UK Finance chief executive Stephen Jones said lenders recognised that many people looking to move into their new home were facing significant stress and uncertainty due to the impacts of coronavirus, with social distancing measures meaning many house moves would need to be delayed.
“It is clearly not appropriate for people shielding or self-isolating to move home,” he said.
“Therefore, where chains contain people in these groups, lenders, conveyancers and other professionals are working together to enable these customers’ moves to be delayed.
“Where people have already exchanged contracts for house purchases and set dates for completion this is likely to be particularly stressful.
“To support these customers at this time, all mortgage lenders are working to find ways to enable customers who have exchanged contracts to extend their mortgage offer for up to three months to enable them to move at a later date.”
BSA chief executive Robin Fieth echoed these sentiments and acknowledged the enormity of the situation.
“Lenders and borrowers face an unprecedented set of circumstances,” he said.
“People who would have been preparing and expecting to move house in the coming weeks now face a wait until Covid-19 restrictions can be lifted.
“Our hearts go out to them and our heads are clear that it would be unfair for these people to have to start their mortgage application all over again once life returns to a more normal state.
“A three-month extension of existing mortgage offers seems a fair and reasonable step to take.”
Leeds Building Society was one of the first lenders to respond to the announcement.
It confirmed that offers, which are six months as standard, would be extended to nine months where exchange of contracts has taken place.

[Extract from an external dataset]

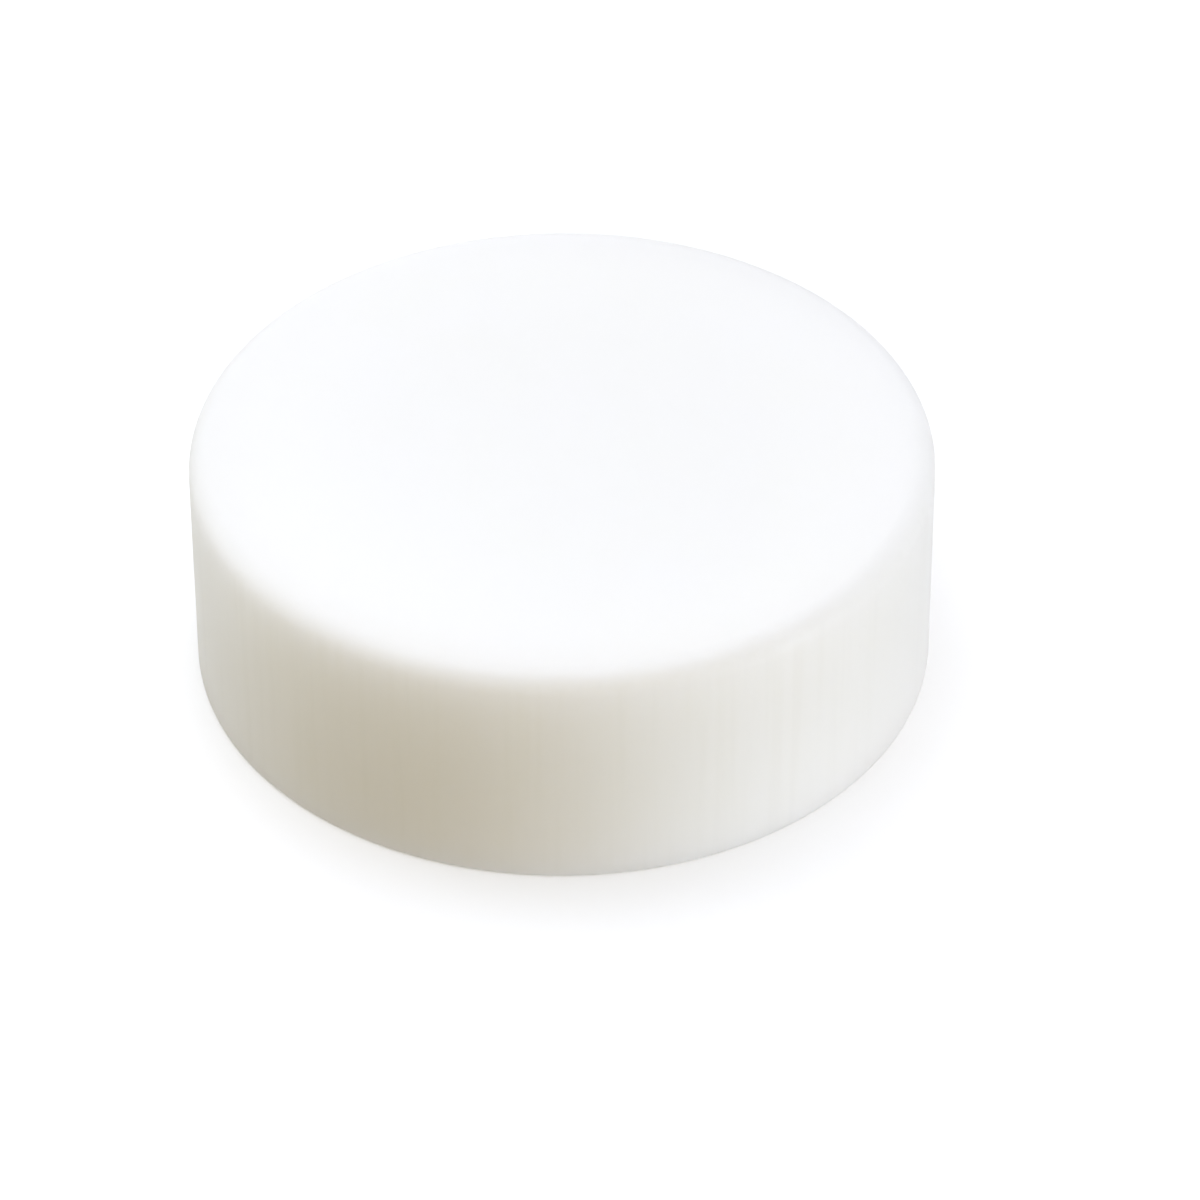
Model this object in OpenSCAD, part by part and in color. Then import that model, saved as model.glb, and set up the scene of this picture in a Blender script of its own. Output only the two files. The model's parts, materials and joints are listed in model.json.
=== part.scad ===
// Shaving soap puck: one cake of soap poured into a round mould and turned out.
// The floor of the mould rounds the upper edge. The face that was left open to the air
// while the soap set is the base, so it is nearly sharp and sinks a little in the middle.
// Frame: Z is up, and the origin is the centre of the base, on the surface it stands on.

/* [Puck] */
// Diameter across the side wall
puck_d = 84; // [60:1:120]
// Height from the surface it stands on to the top face
puck_h = 28; // [12:1:60]

/* [Edges] */
// Radius of the rounded edge round the top face
top_edge_r = 2.5; // [0.5:0.1:5]
// Radius of the softened edge round the base
base_edge_r = 0.5; // [0.2:0.1:3]

/* [Base] */
// Width of the flat ring that the puck stands on
rim_w = 8; // [2:0.5:20]
// Depth of the hollow that the soap leaves in the base as it cools and shrinks
hollow_depth = 0.5; // [0.2:0.1:2]

/* [Hidden] */
$fn = 180;
sphere_fn = 3600; // facets round the whole sphere of the hollow, which uses only a small cap of it
soap_white = [0.97, 0.96, 0.93];
cut_past = 1; // how far each cut runs past the face it opens

puck_r = puck_d / 2;
hollow_r = puck_r - base_edge_r - rim_w;
// The hollow is the cap of a sphere that is hollow_r wide and hollow_depth deep.
hollow_sphere_r = (hollow_r ^ 2 + hollow_depth ^ 2) / (2 * hollow_depth);

// What is cut from a square corner at the origin, lying towards -X and -Y, to round it.
module corner_cut(r) {
    difference() {
        translate([-r, -r]) square(r + cut_past);
        translate([-r, -r]) circle(r);
    }
}

// Half of the section through the puck's axis, with X along the radius and Y up.
module half_section() {
    difference() {
        square([puck_r, puck_h]);
        translate([puck_r, puck_h]) corner_cut(top_edge_r);
        translate([puck_r, 0]) mirror([0, 1]) corner_cut(base_edge_r);
        translate([0, hollow_depth - hollow_sphere_r]) circle(hollow_sphere_r, $fn = sphere_fn);
    }
}

module soap_puck() {
    color(soap_white) rotate_extrude() half_section();
}

soap_puck();
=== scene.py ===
import json
import math

import bpy
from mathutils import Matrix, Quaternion, Vector


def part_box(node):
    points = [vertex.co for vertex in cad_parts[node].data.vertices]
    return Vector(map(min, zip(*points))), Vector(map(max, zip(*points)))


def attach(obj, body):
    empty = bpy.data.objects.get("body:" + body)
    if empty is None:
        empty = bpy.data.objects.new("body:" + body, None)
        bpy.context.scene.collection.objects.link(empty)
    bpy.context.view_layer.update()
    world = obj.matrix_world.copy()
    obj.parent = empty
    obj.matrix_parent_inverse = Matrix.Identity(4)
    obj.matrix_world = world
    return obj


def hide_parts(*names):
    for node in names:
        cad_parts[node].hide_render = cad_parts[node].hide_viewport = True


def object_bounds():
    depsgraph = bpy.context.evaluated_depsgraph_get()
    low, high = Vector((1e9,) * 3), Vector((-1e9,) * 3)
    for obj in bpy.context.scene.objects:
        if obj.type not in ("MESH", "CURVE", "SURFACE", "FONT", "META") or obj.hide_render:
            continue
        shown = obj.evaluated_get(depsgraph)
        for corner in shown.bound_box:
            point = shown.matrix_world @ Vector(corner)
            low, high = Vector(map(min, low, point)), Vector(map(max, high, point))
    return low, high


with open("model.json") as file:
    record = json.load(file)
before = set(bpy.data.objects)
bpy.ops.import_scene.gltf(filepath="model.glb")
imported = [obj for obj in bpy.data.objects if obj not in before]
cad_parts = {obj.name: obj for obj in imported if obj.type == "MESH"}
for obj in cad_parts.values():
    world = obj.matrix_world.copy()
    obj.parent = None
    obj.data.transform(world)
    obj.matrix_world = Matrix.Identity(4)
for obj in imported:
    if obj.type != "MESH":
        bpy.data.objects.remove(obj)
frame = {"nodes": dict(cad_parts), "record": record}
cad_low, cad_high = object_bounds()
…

Chief customer officer Jaedon Green said this would help borrowers who expected to complete their home purchase in the near future.
“In line with other lenders, we’re working hard to minimise disruption and inconvenience to our customers at what is a challenging time for everyone,” he said.
“Home moves are recognised as potentially stressful under normal circumstances, so we’re doing all we can to support our customers and intermediary partners.”
The mutual added that applicants whose offer expires after 30 April do not need to get in touch at this stage.